Suddenly only a fraction, across the various federations and associations, could have a say in whether a Member of the Senedd (MS) could or could not have preferential access to the top of the electoral lists. This stacks the deck in favour of incumbents: the new system is easily manipulated in areas with small associations, especially so as Senedd staffers (who tend uniformly to favour their bosses keeping their seats) are amongst the privileged few allowed a say on readoption.

Not even the Welsh Party Chairman at the time could defend them on the record. Nor can the present one – because they are indefensible.

I chaired one of the recent meetings to “select” a sitting Senedd member, there were just twelve people in an almost 200-member federation in attendance (I am told at another such meeting, there were just five members). We were allowed only ten minutes to ask questions about why this person should keep their £70,000-a-year job.

It was in no way a suitable forum to scrutinise their work – but then it wasn’t meant to be.

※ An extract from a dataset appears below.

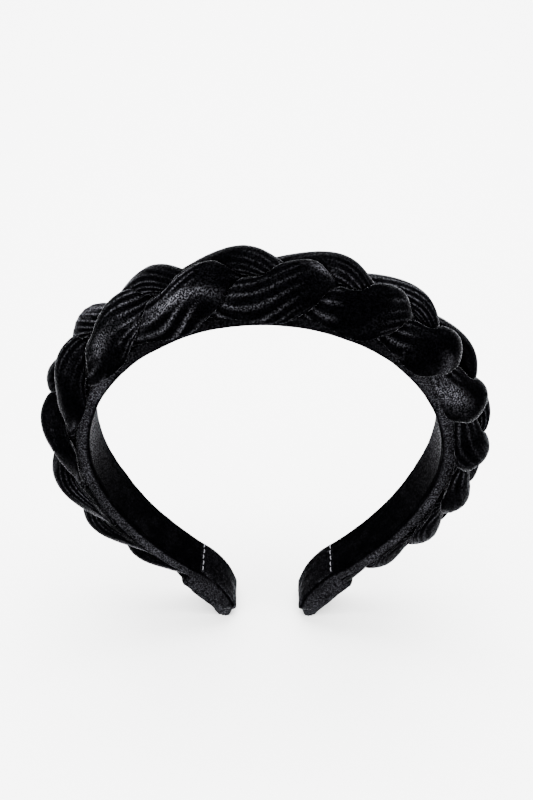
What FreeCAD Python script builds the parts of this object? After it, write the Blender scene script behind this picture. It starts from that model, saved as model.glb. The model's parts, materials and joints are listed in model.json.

The reason why these rules are so important and consequential is because they were a real opportunity to give the Welsh Conservatives a boost. New constituencies heralded new opportunities for open selections, so we could incentivise potential candidates and empower our members.

Instead, party insiders have put the Welsh Tories into reverse gear. In the last Senedd election, regional MSs – those elected on lists rather than via First-Past-The-Post constittuencies did not have incumbency rights at all. Several of the current crop owe their place in the Senedd to this.

Now they are trying to pull the ladder up behind them, and deprive Welsh members the chance of open selections. I have been informed by numerous sources that the group had lobbied for these new rules, and it isn’t obvious who else profits by them.

Following so swiftly from the ousting of RT Davies, after which the membership was likewise denied a vote on his successor, and it’s no surprise that more and more activists are starting to ask themselves why they bother. The rules have put off great individuals from standing, which has created an alleged shortage of candidates; many of these people have moved their sights to the local government elections in 2027, because they have seen their shot at the Senedd evaporate.

All this is compounded further by the shamelessness and duplicity of it. The Senedd group are very aware that the rules, by cutting out the vast majority of the membership, undermine their legitimacy.

One MS tweeted how delighted he was to be “selected” by using a photo not from the “selection” meeting, but from an association Christmas do – probably because it was another embarrassingly low-attendance incumbency meeting. In a blackly comic moment, this process also rubber-stamped the reselection of Russell George MS only days before he was charged by the Gambling Commission.

There were attempts to stop these rules from going ahead. Back last year, I backed a team in the recent Welsh Board elections who wanted to scrap the rules.

Unfortunately it wasn’t open to all members to have a vote. The Senedd group made it abundantly clear they did not want them to win, and Cardiff Bay insiders made strenuous efforts to ensure they did not – especially when one of the team worked for RT Davies. (It was this honourable attempt to empower our members that lead to several MSs wanting to bring him down.)

It cannot be stressed enough how critical the composition of these rules are to the current state, and the future, of the Welsh Conservatives.

We have low morale, collapsing local operations, defections, and a falling membership. Yet instead of trying to revitalise the organisation, our elected politicians are exploiting these conditions to shore up their own comfy positions in Cardiff Bay, where PR means that barring a complete collapse there will usually be a safe Tory berth or two at the top of the lists. The sad thing is, they thought no one would notice.

These rules serve nobody except a small clutch of devocrats petrified of an increasingly devosceptic membership, and are only accelerating the decay of the Welsh Conservatives just as Reform UK threatens to overturn the traditional Welsh political map and create a real challenger on the right. They need to be scrapped, and scrapped now.